Other Types of Dependencies#
Dependencies are typically used to ensure that prerequisites to a task, such as creation of binary artifacts, are completed before that task runs. But dependencies can also be used to schedule follow-up work such as summarizing results of dependencies, sending notifications that dependencies are completed or uploading artifacts to a server. In many of these cases, it may not be desired for the dependent task to “pull in” the dependency as would normally be the case.
To help with these uses cases, there are two additional types of dependencies.
If Dependencies#
The if-dependencies
key (list) can be used to denote a task that should
only run if at least one of these specified dependencies are also run.
Dependencies specified by this key will not be “pulled in”. This makes it
suitable for things like signing builds or uploading symbols.
This key is specified as a list of dependency edge names (e.g, build
rather
than the label of the build), which means the original dependency must be specified
as normal. For example:
kind-dependencies:
- build
tasks:
upload-build:
dependencies:
build: build-windows
if-dependencies:
- build
In the above example, the upload-build
task will only run if the build
task would have run anyway. It will not cause the build
task to get “pulled
into” the graph.
Soft Dependencies#
To add a task depending on arbitrary tasks remaining after the optimization
process is complete, you can use soft-dependencies
, as a list of optimized
tasks labels.

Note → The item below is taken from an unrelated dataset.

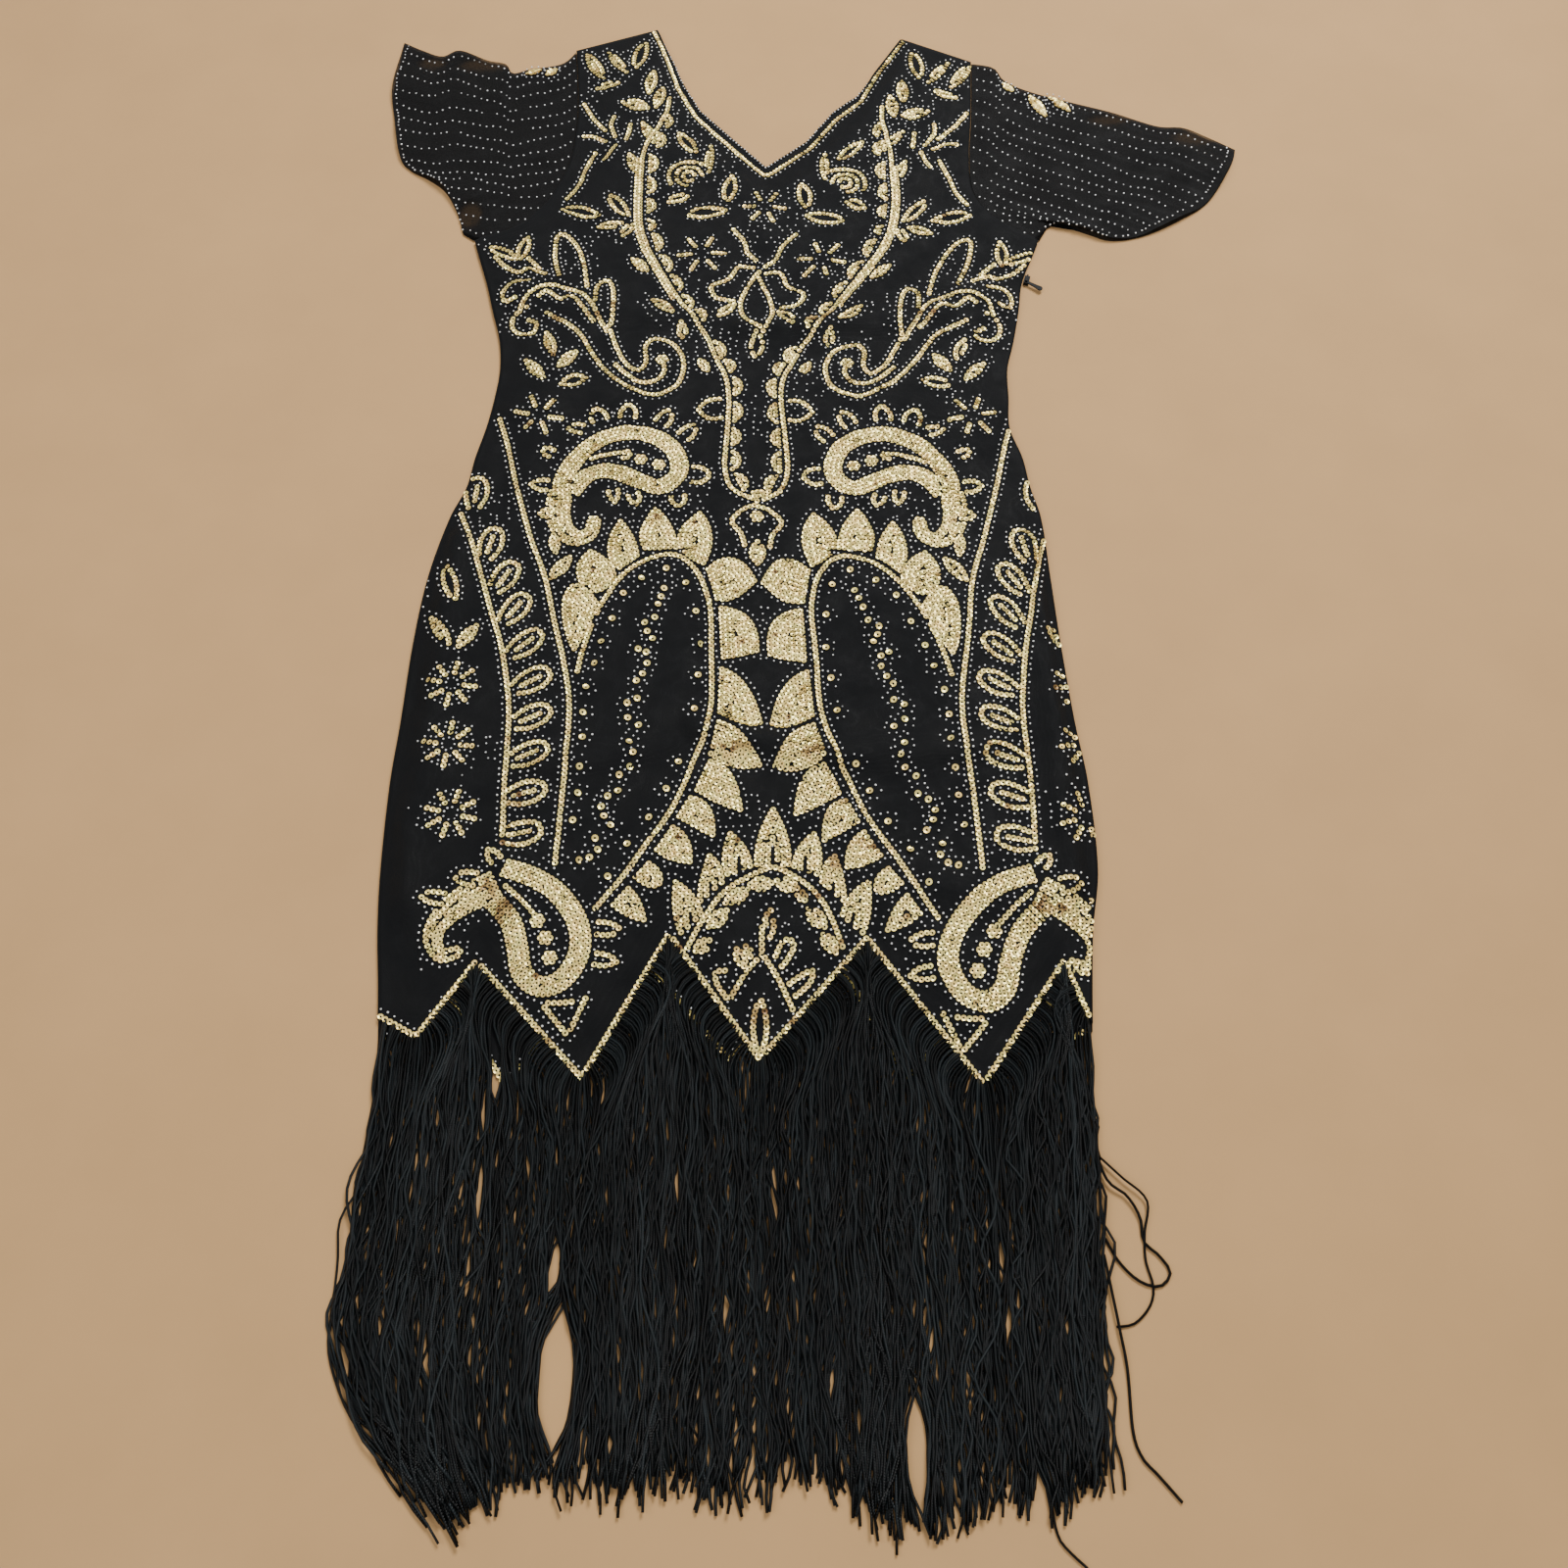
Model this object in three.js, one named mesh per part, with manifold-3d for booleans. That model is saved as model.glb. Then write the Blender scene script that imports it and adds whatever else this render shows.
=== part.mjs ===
// A flapper dress laid flat on its back: front and back panels, two sheer flutter sleeves,
// a cord fringe along each zigzag hem, and the slider and pull tab of the side zip.
// Millimetres, +Z up, the neck towards +Y. The dress rests on z = 0.
import * as THREE from "three";
import { mergeVertices } from "three/addons/utils/BufferGeometryUtils.js";
import Module from "manifold-3d";

const solids = await Module();
solids.setup();

// Pattern places are x from the centre front and down from the neck, both in mm.
const CLOTH_WALL = 1.5; // lined net with its sequins
const SHEER_WALL = 1.0;
const SEAM_GAP = 0.3;
const FRONT_UNDERSIDE = CLOTH_WALL + SEAM_GAP;
const ARMPIT = 256; // down from the neck

// The two armhole edges, from shoulder to armpit.
const ARMHOLES = [
  { down: 20, left: -172, right: 184 },
  { down: 60, left: -168, right: 182 },
  { down: 110, left: -165, right: 179 },
  { down: 160, left: -168, right: 175 },
  { down: 200, left: -179, right: 176 },
  { down: 225, left: -194, right: 188 },
  { down: 243, left: -212, right: 208 },
  { down: ARMPIT, left: -243, right: 228 },
];

// The two side seams, from armpit to hem.
const SIDES = [
  { down: ARMPIT, left: -243, right: 228 },
  { down: 270, left: -239, right: 223 },
  { down: 303, left: -229, right: 211 },
  { down: 335, left: -221, right: 206 },
  { down: 366, left: -213, right: 200 },
  { down: 396, left: -210, right: 193 },
  { down: 426, left: -212, right: 192 },
  { down: 455, left: -216, right: 191 },
  { down: 484, left: -222, right: 199 },
  { down: 512, left: -226, right: 203 },
  { down: 540, left: -236, right: 209 },
  { down: 593, left: -247, right: 212 },
  { down: 650, left: -252, right: 215 },
  { down: 717, left: -254, right: 220 },
  { down: 763, left: -256, right: 225 },
  { down: 829, left: -255, right: 226 },
  { down: 872, left: -252, right: 219 },
  { down: 912, left: -247, right: 215 },
  { down: 950, left: -243, right: 212 },
];

// The front's upper edge: left shoulder, neck point, V neck, neck point, right shoulder.
const UPPER_EDGE = [
  { x: -172, down: 26 },
  { x: -99, down: -2 },
  { x: -86, down: 36 },
  { x: -74, down: 76 },
  { x: -58, down: 110 },
  { x: -38, down: 134 },
  { x: 0, down: 179 },
  { x: 35, down: 148 },
  { x: 58, down: 112 },
  { x: 80, down: 90 },
  { x: 95, down: 56 },
  { x: 121, down: 10 },
  { x: 184, down: 41 },
];
const NECK_HALF_WIDTH = 100;
const BACK_NECK_RISE = 9; // how much higher the back's neckline shows inside the V
const BACK_NECK_TAPER = 30; // the rise fades over this width towards the neck points

// The front's zigzag hem, by its corners.
const HEM = [
  { x: -243, down: 934 },
  { x: -219, down: 947 },
  { x: -185, down: 896 },
  { x: -112, down: 974 },
  { x: -60, down: 877 },
  { x: 0, down: 962 },
  { x: 70, down: 880 },
  { x: 141, down: 978 },
  { x: 198, down: 896 },
  { x: 212, down: 936 },
];
// The back is the same cut turned over, and lies a little to the left of the front.
const BACK_SHIFT = -19;
const BACK_HEM = [
  { x: -243, down: 962 },
  ...HEM.slice(1)
    .reverse()
    .map(({ x, down }) => ({ x: BACK_SHIFT - x, down })),
  { x: 212, down: 941 },
];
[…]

This is useful for tasks that need to perform some action on N
other tasks and it is not known how many. Unlike if-dependencies
, tasks
that specify soft-dependencies
will still be scheduled, even if none of the
candidate dependencies are.
For example:
tasks:
notify-build:
soft-dependencies:
- build-linux
- build-windows
Note that neither the kind-dependencies
nor dependencies
keys are used
here. This is because the dependency edge is created after the optimization
phase of the task graph, rather than in the full task graph phase. If either or
both of build-linux
/ build-windows
end up being optimized away, the
dependency links will simply not be created.